HealthLife

The Mechanics of Movement

At Auburn University, a research team is currently studying how the body moves, particularly when it comes to sports. It’s called the science of Kinesiology, and researchers hope their findings on human movement in the lab can translate into practical ways to help athletes reduce their risk of injury and improve performance on the field. 

At Auburn University, a research team is currently studying how the body moves, particularly when it comes to sports. It’s called the science of Kinesiology, and researchers hope their findings on human movement in the lab can translate into practical ways to help athletes reduce their risk of injury and improve performance on the field. 

What exactly is ‘Kinesiology’? 

Kinesiology is the study of human movement, and how the body works as an efficient machine to perform desired tasks. Dr. Gretchen Oliver, director of the Sports Medicine and Movement Lab at Auburn University, describes the body as a kinetic chain, like “a rubber band man,” as if every segment of the body is connected by rubber bands, and every rubber band is the same tautness. 

“So any movement of the foot is going to alter all the other segments. Understanding the body as a kinetic chain (or rubber band man) allows us to better understand how movement efficiency is a total body activity,” Oliver said. “Understanding normal movement allows us to identify abnormal movement and provide the appropriate corrective strategies.” 

The Research 

Oliver and her team are currently studying the throwing mechanics of youth baseball pitchers and hoping to identify injury predictors and gain some insight into how mechanics can change as the pitchers age. “We have youth pitchers come in and throw a simulated game up to their age restricted pitch count,” she said. 

The team observes the range of motion and strength in a player’s hip and shoulder before and after the pitching session, as well as their throwing mechanics for the first and last inning of pitches, to determine if the mechanics change once the player fatigues. 

“We hope that this information can help us determine future injury predictors, as well as have an understanding of how mechanics change over maturity,” Oliver said. “Our primary focus is injury prevention and performance enhancement in youth.

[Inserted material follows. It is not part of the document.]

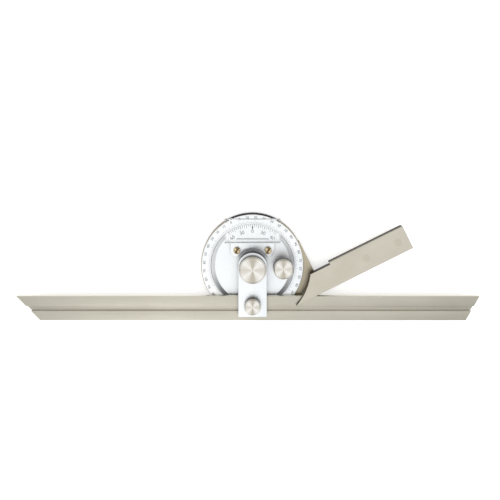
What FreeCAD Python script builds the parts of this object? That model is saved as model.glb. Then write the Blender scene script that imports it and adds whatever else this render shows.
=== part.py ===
import FreeCAD, Part
import math
import os

# Bevel protractor with a circular dial, a vernier under a magnifier, a fixed stock and a sliding blade.
# Origin: pivot axis at the back face. +X runs along the blade, +Y towards the magnifier, +Z out of the dial.
# All sizes are in millimetres and all angles in degrees.

# Base plate
base_rim = 0.6                # beyond the dial ring
base_thickness = 4.2
block_reach = 34.5            # pivot to the square side of the block, along the stock
working_offset = 34.7         # pivot to the working edges of the stock and the blade
gear_floor = 1.0
centre_boss_radius = 12.0

# Stock bar, drawn along its own direction and then turned
stock_angle = 26.35
stock_reach = 98.2            # pivot to the square end
stock_width = 15.8
stock_thickness = 4.0
stock_underside = 6.2
stock_edge_bevel = 0.4
heel_reach = 45.5             # pivot to the end of the thick heel
heel_step = 1.7
foot_set_back = 2.0           # from the heel's step to the foot that carries it
heel_arc_gap = 1.8            # between the turning magnifier and the hollow end of the stock
slot_height_gap = 0.2         # above and below the blade where it passes under the beak
slot_side_gap = 0.3
closing_turn = 6.0            # turn from the drawn position to the smallest angle
plug_radius = 2.25
plug_places = (68.4, 91.2)    # distances along the stock
plug_inset = 7.4              # from the working edge
stock_pin_places = ((35.5, -25.0), (42.0, -29.5))
stock_pin_radius = 1.5
stock_pin_cover = 1.8         # metal left between a pin and the stock's face

# Dial ring
dial_outer_radius = 33.3
dial_width = 6.05
dial_thickness = 1.8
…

Ultimately, we want youth staying active and injury free.” 

The Findings 

Studies have found that a player’s range of motion and flexibility decrease over time if they don’t use the proper technique, putting them at greater risk for injuries. 

“We have found that after pitching a simulated game (up to age restricted pitch count), pitchers have a decrease in hip and shoulder range of motion,” Oliver said. “These decreases in range of motion are due to repetitive pitching.” 

It’s important to note that the loss in range of motion itself is not an injury precedent, but “if they do not regain back their range of motion prior to the next pitching outing, then that loss in range of motion could be a predictor of injury,” Oliver said. 

Oliver also notes that fatigue plays a major role in injury prediction. Experts advise that youth should not play all three seasons of a sport. “For youth to stay healthy, it is recommend that they only play two of three seasons,” Oliver said. She also warns that while many pitchers also play catcher, this practice is not recommended because playing a dual role does not allow the athlete adequate time to rest.